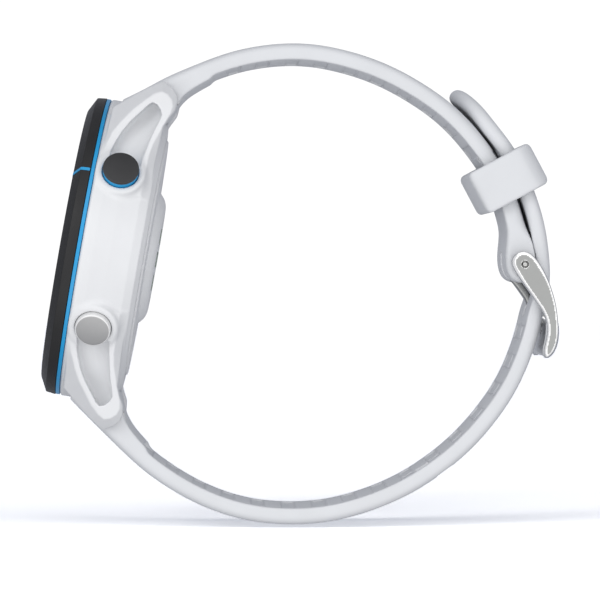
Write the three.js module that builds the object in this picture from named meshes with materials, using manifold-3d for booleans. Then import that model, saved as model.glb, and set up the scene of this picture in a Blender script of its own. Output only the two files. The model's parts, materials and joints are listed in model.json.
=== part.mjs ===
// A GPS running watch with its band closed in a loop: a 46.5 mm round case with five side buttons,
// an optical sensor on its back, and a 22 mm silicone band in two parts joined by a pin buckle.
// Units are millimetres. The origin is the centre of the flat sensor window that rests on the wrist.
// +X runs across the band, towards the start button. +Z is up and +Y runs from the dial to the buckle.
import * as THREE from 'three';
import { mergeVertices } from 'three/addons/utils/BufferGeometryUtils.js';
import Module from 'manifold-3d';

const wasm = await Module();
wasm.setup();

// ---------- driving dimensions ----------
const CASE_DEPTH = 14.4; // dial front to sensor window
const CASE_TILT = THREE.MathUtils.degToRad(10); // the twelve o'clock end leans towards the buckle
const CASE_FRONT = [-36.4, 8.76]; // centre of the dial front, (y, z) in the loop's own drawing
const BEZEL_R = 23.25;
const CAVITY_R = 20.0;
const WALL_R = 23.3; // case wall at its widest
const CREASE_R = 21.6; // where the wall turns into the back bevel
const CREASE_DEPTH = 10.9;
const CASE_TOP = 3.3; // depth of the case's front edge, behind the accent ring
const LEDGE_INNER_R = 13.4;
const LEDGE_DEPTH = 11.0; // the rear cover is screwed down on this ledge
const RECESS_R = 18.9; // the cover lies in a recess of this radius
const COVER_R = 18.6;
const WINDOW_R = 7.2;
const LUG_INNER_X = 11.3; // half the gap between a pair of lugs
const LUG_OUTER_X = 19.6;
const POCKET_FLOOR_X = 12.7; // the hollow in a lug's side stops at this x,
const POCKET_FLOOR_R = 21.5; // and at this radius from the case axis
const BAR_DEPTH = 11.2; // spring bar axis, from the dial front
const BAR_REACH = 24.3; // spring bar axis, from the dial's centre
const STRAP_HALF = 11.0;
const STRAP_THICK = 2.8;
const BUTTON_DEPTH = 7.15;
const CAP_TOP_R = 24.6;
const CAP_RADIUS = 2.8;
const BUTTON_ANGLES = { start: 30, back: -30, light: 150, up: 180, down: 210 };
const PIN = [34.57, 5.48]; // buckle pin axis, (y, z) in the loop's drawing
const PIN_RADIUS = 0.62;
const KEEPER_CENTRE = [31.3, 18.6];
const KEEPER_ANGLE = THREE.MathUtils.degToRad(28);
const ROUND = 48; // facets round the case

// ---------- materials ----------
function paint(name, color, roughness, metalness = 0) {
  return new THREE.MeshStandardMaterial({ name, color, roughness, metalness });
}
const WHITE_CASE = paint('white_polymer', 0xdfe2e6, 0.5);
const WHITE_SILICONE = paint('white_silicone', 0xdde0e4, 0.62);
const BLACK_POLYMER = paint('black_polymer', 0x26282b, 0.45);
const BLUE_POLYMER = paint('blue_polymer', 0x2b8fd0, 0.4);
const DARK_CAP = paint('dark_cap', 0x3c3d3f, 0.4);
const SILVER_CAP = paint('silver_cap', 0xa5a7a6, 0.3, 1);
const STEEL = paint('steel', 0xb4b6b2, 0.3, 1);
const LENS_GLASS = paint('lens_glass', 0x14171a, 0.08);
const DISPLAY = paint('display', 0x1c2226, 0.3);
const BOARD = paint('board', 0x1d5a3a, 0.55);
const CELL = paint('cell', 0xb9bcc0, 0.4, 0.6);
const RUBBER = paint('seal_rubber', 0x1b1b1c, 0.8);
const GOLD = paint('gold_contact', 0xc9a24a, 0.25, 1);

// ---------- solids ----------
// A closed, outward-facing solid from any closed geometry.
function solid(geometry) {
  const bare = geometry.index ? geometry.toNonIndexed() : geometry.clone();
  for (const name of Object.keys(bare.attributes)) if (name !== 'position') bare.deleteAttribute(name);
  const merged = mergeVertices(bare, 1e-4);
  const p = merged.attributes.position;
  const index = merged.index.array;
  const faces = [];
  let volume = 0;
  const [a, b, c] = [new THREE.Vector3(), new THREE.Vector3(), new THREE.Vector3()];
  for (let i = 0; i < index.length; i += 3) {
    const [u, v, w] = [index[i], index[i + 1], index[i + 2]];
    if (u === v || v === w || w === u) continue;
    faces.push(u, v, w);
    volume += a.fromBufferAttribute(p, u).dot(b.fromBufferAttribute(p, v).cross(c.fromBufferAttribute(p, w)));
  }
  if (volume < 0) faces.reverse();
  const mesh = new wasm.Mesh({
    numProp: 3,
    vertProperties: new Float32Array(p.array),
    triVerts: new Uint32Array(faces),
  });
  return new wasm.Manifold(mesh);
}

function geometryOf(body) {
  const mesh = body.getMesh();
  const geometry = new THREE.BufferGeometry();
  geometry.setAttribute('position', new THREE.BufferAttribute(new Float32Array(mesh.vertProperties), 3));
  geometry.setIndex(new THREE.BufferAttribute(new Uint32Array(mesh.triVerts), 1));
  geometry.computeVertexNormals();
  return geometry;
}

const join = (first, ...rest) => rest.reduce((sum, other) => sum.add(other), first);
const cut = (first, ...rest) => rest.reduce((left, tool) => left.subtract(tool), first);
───
_What needs to be done:_
Return every line of the material exactly.

_Exercise output:_
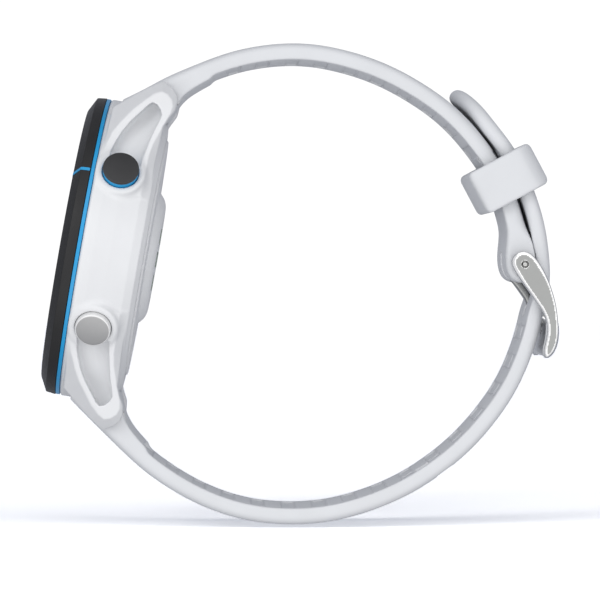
Write the three.js module that builds the object in this picture from named meshes with materials, using manifold-3d for booleans. Then import that model, saved as model.glb, and set up the scene of this picture in a Blender script of its own. Output only the two files. The model's parts, materials and joints are listed in model.json.
=== part.mjs ===
// A GPS running watch with its band closed in a loop: a 46.5 mm round case with five side buttons,
// an optical sensor on its back, and a 22 mm silicone band in two parts joined by a pin buckle.
// Units are millimetres. The origin is the centre of the flat sensor window that rests on the wrist.
// +X runs across the band, towards the start button. +Z is up and +Y runs from the dial to the buckle.
import * as THREE from 'three';
import { mergeVertices } from 'three/addons/utils/BufferGeometryUtils.js';
import Module from 'manifold-3d';

const wasm = await Module();
wasm.setup();

// ---------- driving dimensions ----------
const CASE_DEPTH = 14.4; // dial front to sensor window
const CASE_TILT = THREE.MathUtils.degToRad(10); // the twelve o'clock end leans towards the buckle
const CASE_FRONT = [-36.4, 8.76]; // centre of the dial front, (y, z) in the loop's own drawing
const BEZEL_R = 23.25;
const CAVITY_R = 20.0;
const WALL_R = 23.3; // case wall at its widest
const CREASE_R = 21.6; // where the wall turns into the back bevel
const CREASE_DEPTH = 10.9;
const CASE_TOP = 3.3; // depth of the case's front edge, behind the accent ring
const LEDGE_INNER_R = 13.4;
const LEDGE_DEPTH = 11.0; // the rear cover is screwed down on this ledge
const RECESS_R = 18.9; // the cover lies in a recess of this radius
const COVER_R = 18.6;
const WINDOW_R = 7.2;
const LUG_INNER_X = 11.3; // half the gap between a pair of lugs
const LUG_OUTER_X = 19.6;
const POCKET_FLOOR_X = 12.7; // the hollow in a lug's side stops at this x,
const POCKET_FLOOR_R = 21.5; // and at this radius from the case axis
const BAR_DEPTH = 11.2; // spring bar axis, from the dial front
const BAR_REACH = 24.3; // spring bar axis, from the dial's centre
const STRAP_HALF = 11.0;
const STRAP_THICK = 2.8;
const BUTTON_DEPTH = 7.15;
const CAP_TOP_R = 24.6;
const CAP_RADIUS = 2.8;
const BUTTON_ANGLES = { start: 30, back: -30, light: 150, up: 180, down: 210 };
const PIN = [34.57, 5.48]; // buckle pin axis, (y, z) in the loop's drawing
const PIN_RADIUS = 0.62;
const KEEPER_CENTRE = [31.3, 18.6];
const KEEPER_ANGLE = THREE.MathUtils.degToRad(28);
const ROUND = 48; // facets round the case

// ---------- materials ----------
function paint(name, color, roughness, metalness = 0) {
  return new THREE.MeshStandardMaterial({ name, color, roughness, metalness });
}
const WHITE_CASE = paint('white_polymer', 0xdfe2e6, 0.5);
const WHITE_SILICONE = paint('white_silicone', 0xdde0e4, 0.62);
const BLACK_POLYMER = paint('black_polymer', 0x26282b, 0.45);
const BLUE_POLYMER = paint('blue_polymer', 0x2b8fd0, 0.4);
const DARK_CAP = paint('dark_cap', 0x3c3d3f, 0.4);
const SILVER_CAP = paint('silver_cap', 0xa5a7a6, 0.3, 1);
const STEEL = paint('steel', 0xb4b6b2, 0.3, 1);
const LENS_GLASS = paint('lens_glass', 0x14171a, 0.08);
const DISPLAY = paint('display', 0x1c2226, 0.3);
const BOARD = paint('board', 0x1d5a3a, 0.55);
const CELL = paint('cell', 0xb9bcc0, 0.4, 0.6);
const RUBBER = paint('seal_rubber', 0x1b1b1c, 0.8);
const GOLD = paint('gold_contact', 0xc9a24a, 0.25, 1);

// ---------- solids ----------
// A closed, outward-facing solid from any closed geometry.
function solid(geometry) {
  const bare = geometry.index ? geometry.toNonIndexed() : geometry.clone();
  for (const name of Object.keys(bare.attributes)) if (name !== 'position') bare.deleteAttribute(name);
  const merged = mergeVertices(bare, 1e-4);
  const p = merged.attributes.position;
  const index = merged.index.array;
  const faces = [];
  let volume = 0;
  const [a, b, c] = [new THREE.Vector3(), new THREE.Vector3(), new THREE.Vector3()];
  for (let i = 0; i < index.length; i += 3) {
    const [u, v, w] = [index[i], index[i + 1], index[i + 2]];
    if (u === v || v === w || w === u) continue;
    faces.push(u, v, w);
    volume += a.fromBufferAttribute(p, u).dot(b.fromBufferAttribute(p, v).cross(c.fromBufferAttribute(p, w)));
  }
  if (volume < 0) faces.reverse();
  const mesh = new wasm.Mesh({
    numProp: 3,
    vertProperties: new Float32Array(p.array),
    triVerts: new Uint32Array(faces),
  });
  return new wasm.Manifold(mesh);
}

function geometryOf(body) {
  const mesh = body.getMesh();
  const geometry = new THREE.BufferGeometry();
  geometry.setAttribute('position', new THREE.BufferAttribute(new Float32Array(mesh.vertProperties), 3));
  geometry.setIndex(new THREE.BufferAttribute(new Uint32Array(mesh.triVerts), 1));
  geometry.computeVertexNormals();
  return geometry;
}

const join = (first, ...rest) => rest.reduce((sum, other) => sum.add(other), first);
const cut = (first, ...rest) => rest.reduce((left, tool) => left.subtract(tool), first);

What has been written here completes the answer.